Sluggish family formation was one of the central concerns of Grand New Party, and it was interesting to see one of my favorite scholars write about this subject in such a forthrightly prescriptive manner.
Having spent a fair bit of time with the literature on pro-natalist policies, my sense is that there is a danger that generous subsidies for parents can raise the overall tax burden in a way that can actually delay family formation, thus defeating the purpose of the initial intervention. That is why I was drawn to an age-dependent approach: it can influence the decision to leave the nest before children enter the picture.
As for the mechanism, the column suggests a lower marginal tax schedule — say we shave all of the marginal tax rates by 5 points. This will be a boon for young workers with the highest earning potential, but it will also give all workers, who tend to have lower incomes than middle-aged workers, a stronger work incentive and a boost in disposable income.

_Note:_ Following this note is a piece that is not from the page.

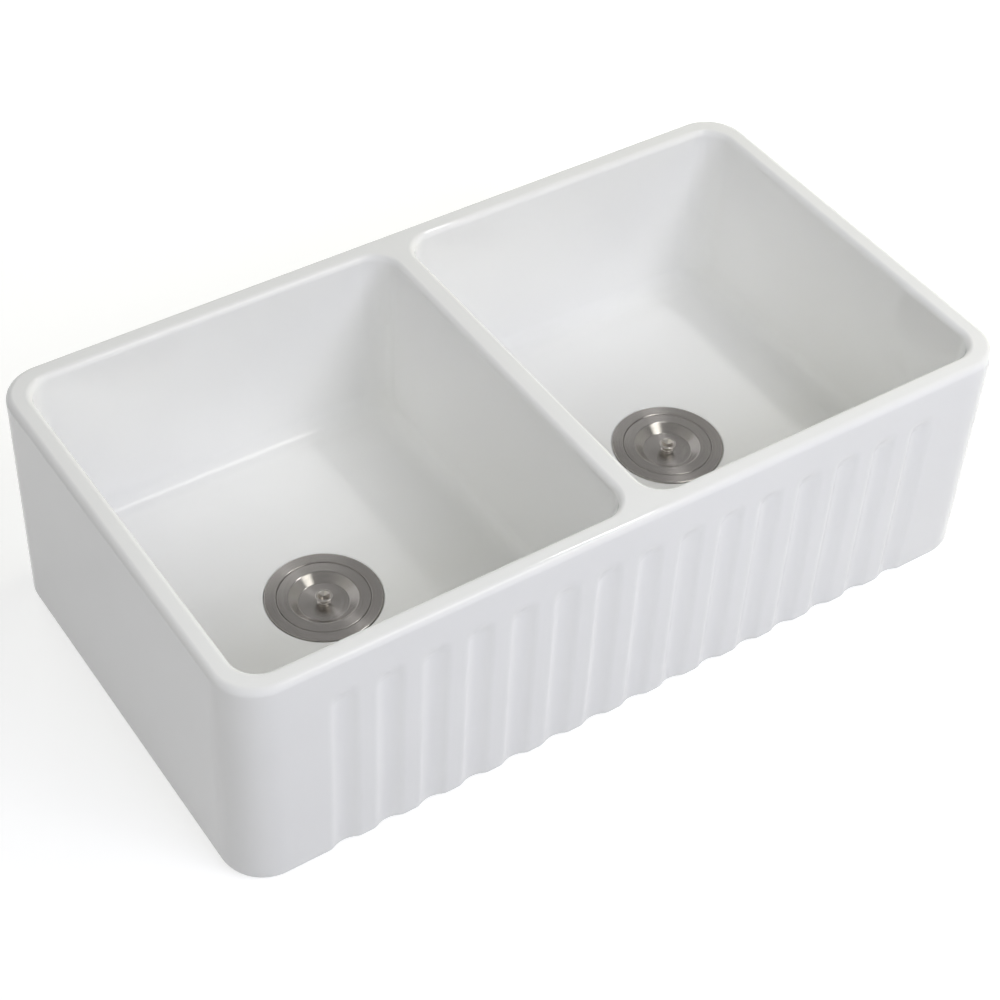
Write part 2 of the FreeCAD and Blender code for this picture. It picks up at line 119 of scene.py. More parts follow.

My ideal approach, however, would involve reforming Social Security and the Social Security payroll tax along the lines Edward Prescott proposed several years ago. Basically, the system would become a defined contribution system. Between 18 and 35, contributions would steadily increase, thus facilitating consumption smoothing. Among other things, a prefunded system of this kind — which, of course, raises the question of transition costs — would address Myrdal’s contradiction, and it might give family formation and fertility a significant boost.